I have been similarly puzzled by various states’ laws which treat homicides of pregnant women as chargeable for two murders and not one. By all standards, I have a hard time seeing how a fetus can be not a person if aborted but treated as a person if its mother is killed. I suppose some protection should be afforded the fetus in these cases—such as a pregnant woman who is kicked repeatedly until she miscarries, which is surely a crime beyond just the battery of the woman? I suppose I could simplify the position by saying that a woman has the right to both choose to keep the pregnancy or end it, and that no other person has the right to choose for her. If the monster kicks her enough to miscarry, then he has breached the right of her choice, and violated a deeply emotional and physical bond she carries between her and her fetus, which is indeed worse than just the battery of the woman. I suppose in these cases, I can see treating the fetus with more of an elevated status (counting as another murder, for instance). It would be a tricky line to divide, and I’m glad it’s not my responsibility to form the laws for such things.

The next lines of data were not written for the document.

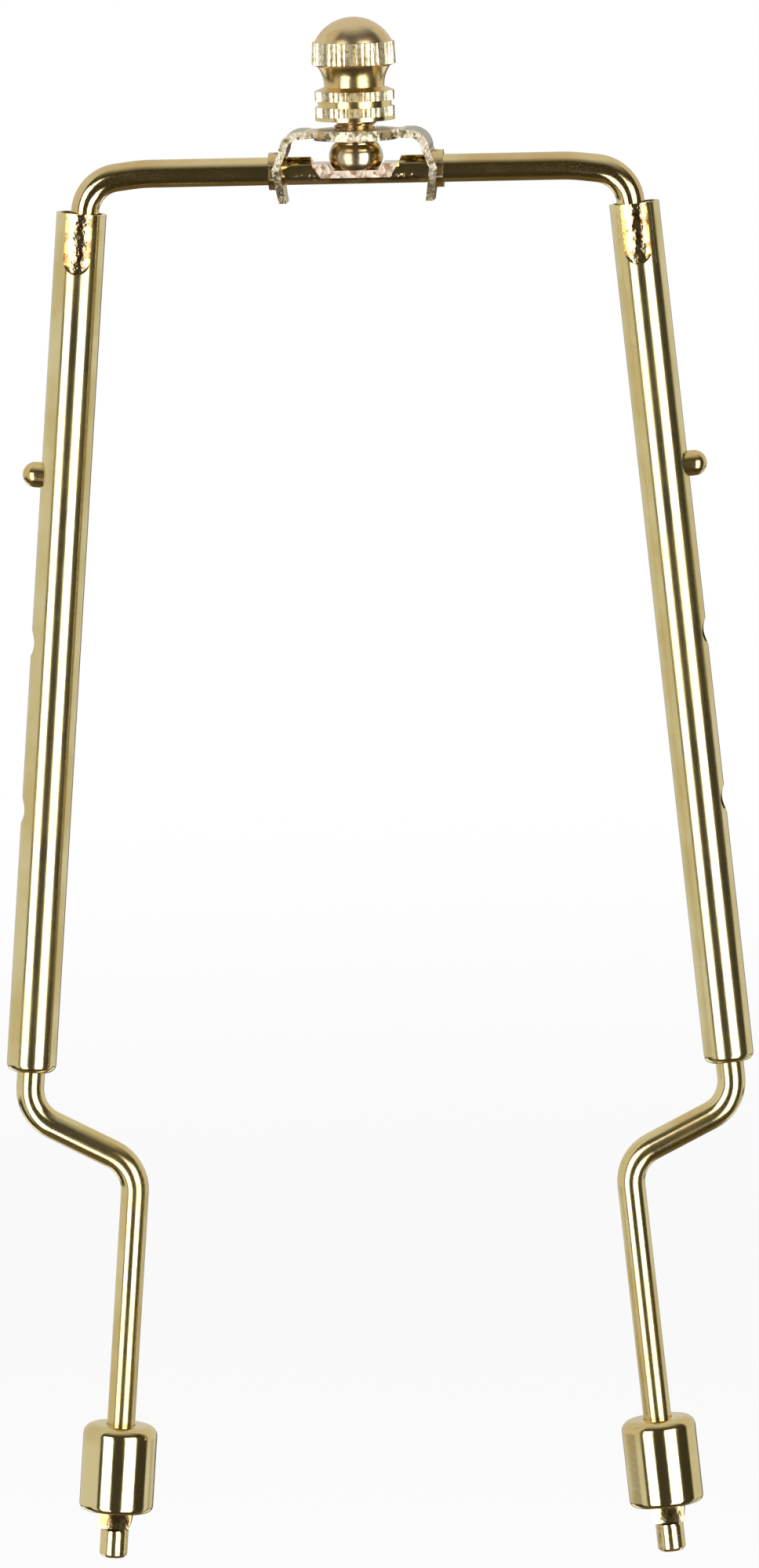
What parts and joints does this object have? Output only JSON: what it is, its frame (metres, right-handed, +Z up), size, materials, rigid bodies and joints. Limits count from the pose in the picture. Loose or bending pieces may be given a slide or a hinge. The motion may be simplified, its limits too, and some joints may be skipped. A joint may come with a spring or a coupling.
{
  "type": "lamp harp",
  "caption": "Adjustable lamp harp: wire bow with threaded post and knurled finial, two tubes, and sliding jogged legs with spring buttons and locking ferrules.",
  "frame": {"origin": "midway between the two leg tips, level with their lowest edge, legs pushed fully in", "axes": "+Z up towards the finial, +X across the harp to the right leg as seen from the front, +Y away from the viewer"},
  "size_m": [0.113, 0.0126, 0.2331],
  "materials": {
    "plated_steel": "bright plated",
    "turned_brass": "polished",
    "plain_steel": "plain",
    "spring_steel": "blued"
  },
  "bodies": {
    "frame": {"top_bow": "plated_steel", "saddle_strap": "plated_steel", "left_tube": "plated_steel", "right_tube": "plated_steel"},
    "stud": {"stud": "turned_brass"},
    "finial": {"finial": "turned_brass"},
    "left_leg": {"left_leg_rod": "plated_steel", "left_slider": "plain_steel", "left_button_spring": "spring_steel"},
    "left_button": {"left_button": "turned_brass"},
    "left_ferrule": {"left_ferrule": "plated_steel"},
    "right_leg": {"right_leg_rod": "plated_steel", "right_slider": "plain_steel", "right_button_spring": "spring_steel"},
    "right_button": {"right_button": "turned_brass"},
    "right_ferrule": {"right_ferrule": "plated_steel"}
  },
  "joints": [
    {"name": "stud_spin", "type": "hinge", "parent": "frame", "child": "stud", "pos_m": [0, 0, 0.21634], "axis": [0, 0, 1], "range_deg": [-516.8, 2529.7]},
    {"name": "finial_climb", "type": "slide", "parent": "stud", "child": "finial", "axis": [0, 0, 1], "range_m": [-0.00134, 0.0066]},
    {"name": "left_leg_slide", "type": "slide", "parent": "frame", "child": "left_leg", "axis": [-0.0872, 0, -0.9962], "range_m": [0, 0.0508], "deforming": ["left_button"]},
    {"name": "left_button_press", "type": "slide", "parent": "left_leg", "child": "left_button", "axis": [-0.9962, 0, 0.0872], "range_m": [-0.00345, 0], "stiffness_N_per_m": 800, "springref_m": 0.001, "deforming": ["left_button_spring"]},
    {"name": "left_ferrule_lift", "type": "slide", "parent": "left_leg", "child": "left_ferrule", "axis": [0.0872, 0, 0.9962], "range_m": [0, 0.034]},
    {"name": "right_leg_slide", "type": "slide", "parent": "frame", "child": "right_leg", "axis": [0.0872, 0, -0.9962], "range_m": [0, 0.0508], "deforming": ["right_button"]},
    {"name": "right_button_press", "type": "slide", "parent": "right_leg", "child": "right_button", "axis": [0.9962, 0, 0.0872], "range_m": [-0.00345, 0], "stiffness_N_per_m": 800, "springref_m": 0.001, "deforming": ["right_button_spring"]},
    {"name": "right_ferrule_lift", "type": "slide", "parent": "right_leg", "child": "right_ferrule", "axis": [-0.0872, 0, 0.9962], "range_m": [0, 0.034]}
  ],
  "couplings": [
    {"joint": "stud_spin", "follows": "finial_climb", "rad_per_m": 6679}
  ]
}
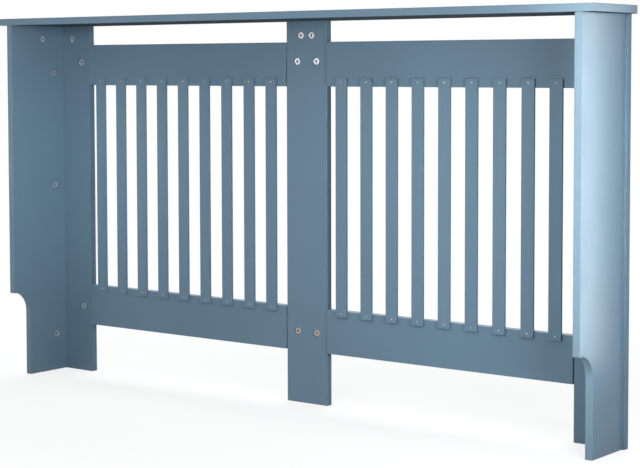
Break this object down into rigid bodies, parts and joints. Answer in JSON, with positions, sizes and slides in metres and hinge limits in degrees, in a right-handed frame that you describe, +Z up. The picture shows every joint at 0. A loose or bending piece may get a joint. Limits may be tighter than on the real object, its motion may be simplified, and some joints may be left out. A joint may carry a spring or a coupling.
{
  "type": "radiator cover cabinet",
  "caption": "Free-standing painted MDF radiator cover: a shelf on two side panels and a front of stiles, post, rails and slats, open at the back, held by turning cam fittings.",
  "frame": {"origin": "on the floor, under the middle of the shelf", "axes": "+Z up; the front with the slats faces -Y and the open back faces the wall at +Y; +X is to the right seen from the front"},
  "size_m": [1.52, 0.19, 0.815],
  "materials": {
    "painted_mdf": "MDF with a satin blue-grey paint",
    "cam_zinc": "die-cast zinc, bright",
    "cam_zinc_yellow": "die-cast zinc, yellow passivated",
    "steel_bolt": "zinc-plated steel"
  },
  "bodies": {
    "carcass": {"top_shelf": "painted_mdf", "centre_post": "painted_mdf", "side_panel_left": "painted_mdf", "corner_stile_left": "painted_mdf", "side_panel_right": "painted_mdf", "corner_stile_right": "painted_mdf", "top_rail_left": "painted_mdf", "bottom_rail_left": "painted_mdf", "top_rail_right": "painted_mdf", "bottom_rail_right": "painted_mdf", "slat_left_1": "painted_mdf", "slat_left_2": "painted_mdf", "slat_left_3": "painted_mdf", "slat_left_4": "painted_mdf", "slat_left_5": "painted_mdf", "slat_left_6": "painted_mdf", "slat_left_7": "painted_mdf", "slat_left_8": "painted_mdf", "slat_left_9": "painted_mdf", "slat_right_1": "painted_mdf", "slat_right_2": "painted_mdf", "slat_right_3": "painted_mdf", "slat_right_4": "painted_mdf", "slat_right_5": "painted_mdf", "slat_right_6": "painted_mdf", "slat_right_7": "painted_mdf", "slat_right_8": "painted_mdf", "slat_right_9": "painted_mdf", "bolt_panel_left_shelf": "steel_bolt", "bolt_panel_left_upper": "steel_bolt", "bolt_panel_left_middle": "steel_bolt", "bolt_panel_left_lower": "steel_bolt", "bolt_stile_left_shelf": "steel_bolt", "bolt_post_left_shelf": "steel_bolt", "bolt_panel_right_shelf": "steel_bolt", "bolt_panel_right_upper": "steel_bolt", "bolt_panel_right_middle": "steel_bolt", "bolt_panel_right_lower": "steel_bolt", "bolt_stile_right_shelf": "steel_bolt", "bolt_post_right_shelf": "steel_bolt"},
    "cam_panel_left_shelf": {"cam_panel_left_shelf": "cam_zinc"},
    "cam_panel_left_upper": {"cam_panel_left_upper": "cam_zinc"},
    "cam_panel_left_middle": {"cam_panel_left_middle": "cam_zinc"},
    "cam_panel_left_lower": {"cam_panel_left_lower": "cam_zinc"},
    "cam_stile_left_shelf": {"cam_stile_left_shelf": "cam_zinc"},
    "cam_post_left_shelf": {"cam_post_left_shelf": "cam_zinc"},
    "cam_stile_left_top_rail": {"cam_stile_left_top_rail": "cam_zinc"},
    "cam_post_left_top_rail": {"cam_post_left_top_rail": "cam_zinc"},
    "cam_stile_left_bottom_rail": {"cam_stile_left_bottom_rail": "cam_zinc_yellow"},
    "cam_post_left_bottom_rail": {"cam_post_left_bottom_rail": "cam_zinc_yellow"},
    "cam_panel_right_shelf": {"cam_panel_right_shelf": "cam_zinc"},
    "cam_panel_right_upper": {"cam_panel_right_upper": "cam_zinc"},
    "cam_panel_right_middle": {"cam_panel_right_middle": "cam_zinc"},
    "cam_panel_right_lower": {"cam_panel_right_lower": "cam_zinc"},
    "cam_stile_right_shelf": {"cam_stile_right_shelf": "cam_zinc"},
    "cam_post_right_shelf": {"cam_post_right_shelf": "cam_zinc"},
    "cam_stile_right_top_rail": {"cam_stile_right_top_rail": "cam_zinc"},
    "cam_post_right_top_rail": {"cam_post_right_top_rail": "cam_zinc"},
    "cam_stile_right_bottom_rail": {"cam_stile_right_bottom_rail": "cam_zinc"},
    "cam_post_right_bottom_rail": {"cam_post_right_bottom_rail": "cam_zinc_yellow"}
  },
  "joints": [
    {"name": "cam_turn_panel_left_shelf", "type": "hinge", "parent": "carcass", "child": "cam_panel_left_shelf", "pos_m": [-0.72, -0.002, 0.7705], "axis": [1, 0, 0], "range_deg": [0, 180]},
    {"name": "cam_turn_panel_left_upper", "type": "hinge", "parent": "carcass", "child": "cam_panel_left_upper", "pos_m": [-0.72, -0.037, 0.6925], "axis": [1, 0, 0], "range_deg": [0, 180]},
    {"name": "cam_turn_panel_left_middle", "type": "hinge", "parent": "carcass", "child": "cam_panel_left_middle", "pos_m": [-0.72, -0.037, 0.433], "axis": [1, 0, 0], "range_deg": [0, 180]},
    {"name": "cam_turn_panel_left_lower", "type": "hinge", "parent": "carcass", "child": "cam_panel_left_lower", "pos_m": [-0.72, -0.037, 0.0845], "axis": [1, 0, 0], "range_deg": [0, 180]},
    {"name": "cam_turn_stile_left_shelf", "type": "hinge", "parent": "carcass", "child": "cam_stile_left_shelf", "pos_m": [-0.6915, -0.065, 0.7705], "axis": [0, 1, 0], "range_deg": [0, 180]},
    {"name": "cam_turn_post_left_shelf", "type": "hinge", "parent": "carcass", "child": "cam_post_left_shelf", "pos_m": [-0.012, -0.065, 0.7705], "axis": [0, 1, 0], "range_deg": [0, 180]},
    {"name": "cam_turn_stile_left_top_rail", "type": "hinge", "parent": "carcass", "child": "cam_stile_left_top_rail", "pos_m": [-0.662, -0.065, 0.7165], "axis": [0, 1, 0], "range_deg": [0, 180]},
    {"name": "cam_turn_post_left_top_rail", "type": "hinge", "parent": "carcass", "child": "cam_post_left_top_rail", "pos_m": [-0.025, -0.065, 0.7165], "axis": [0, 1, 0], "range_deg": [0, 180]},
    {"name": "cam_turn_stile_left_bottom_rail", "type": "hinge", "parent": "carcass", "child": "cam_stile_left_bottom_rail", "pos_m": [-0.662, -0.065, 0.1505], "axis": [0, 1, 0], "range_deg": [0, 180]},
    {"name": "cam_turn_post_left_bottom_rail", "type": "hinge", "parent": "carcass", "child": "cam_post_left_bottom_rail", "pos_m": [-0.025, -0.065, 0.1505], "axis": [0, 1, 0], "range_deg": [0, 180]},
    {"name": "cam_turn_panel_right_shelf", "type": "hinge", "parent": "carcass", "child": "cam_panel_right_shelf", "pos_m": [0.72, -0.002, 0.7705], "axis": [-1, 0, 0], "range_deg": [0, 180]},
    {"name": "cam_turn_panel_right_upper", "type": "hinge", "parent": "carcass", "child": "cam_panel_right_upper", "pos_m": [0.72, -0.037, 0.6925], "axis": [-1, 0, 0], "range_deg": [0, 180]},
    {"name": "cam_turn_panel_right_middle", "type": "hinge", "parent": "carcass", "child": "cam_panel_right_middle", "pos_m": [0.72, -0.037, 0.433], "axis": [-1, 0, 0], "range_deg": [0, 180]},
    {"name": "cam_turn_panel_right_lower", "type": "hinge", "parent": "carcass", "child": "cam_panel_right_lower", "pos_m": [0.72, -0.037, 0.0845], "axis": [-1, 0, 0], "range_deg": [0, 180]},
    {"name": "cam_turn_stile_right_shelf", "type": "hinge", "parent": "carcass", "child": "cam_stile_right_shelf", "pos_m": [0.6915, -0.065, 0.7705], "axis": [0, 1, 0], "range_deg": [0, 180]},
    {"name": "cam_turn_post_right_shelf", "type": "hinge", "parent": "carcass", "child": "cam_post_right_shelf", "pos_m": [0.0155, -0.065, 0.7705], "axis": [0, 1, 0], "range_deg": [0, 180]},
    {"name": "cam_turn_stile_right_top_rail", "type": "hinge", "parent": "carcass", "child": "cam_stile_right_top_rail", "pos_m": [0.662, -0.065, 0.7165], "axis": [0, 1, 0], "range_deg": [0, 180]},
    {"name": "cam_turn_post_right_top_rail", "type": "hinge", "parent": "carcass", "child": "cam_post_right_top_rail", "pos_m": [0.025, -0.065, 0.7165], "axis": [0, 1, 0], "range_deg": [0, 180]},
    {"name": "cam_turn_stile_right_bottom_rail", "type": "hinge", "parent": "carcass", "child": "cam_stile_right_bottom_rail", "pos_m": [0.662, -0.065, 0.1505], "axis": [0, 1, 0], "range_deg": [0, 180]},
    {"name": "cam_turn_post_right_bottom_rail", "type": "hinge", "parent": "carcass", "child": "cam_post_right_bottom_rail", "pos_m": [0.025, -0.065, 0.1505], "axis": [0, 1, 0], "range_deg": [0, 180]}
  ]
}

Regarding the fine lines that one chooses to draw for acceptable versus unacceptable abortions, I’m prone to side with very few, if any, limitations on what constitutes a legal abortion. I suspect the vast majority of women abort their pregnancies with remorse and very good reason, but even if they didn’t, it is their own bodies and they should—and do—have full rights for how to safely conduct or dispense with the organisms growing therein.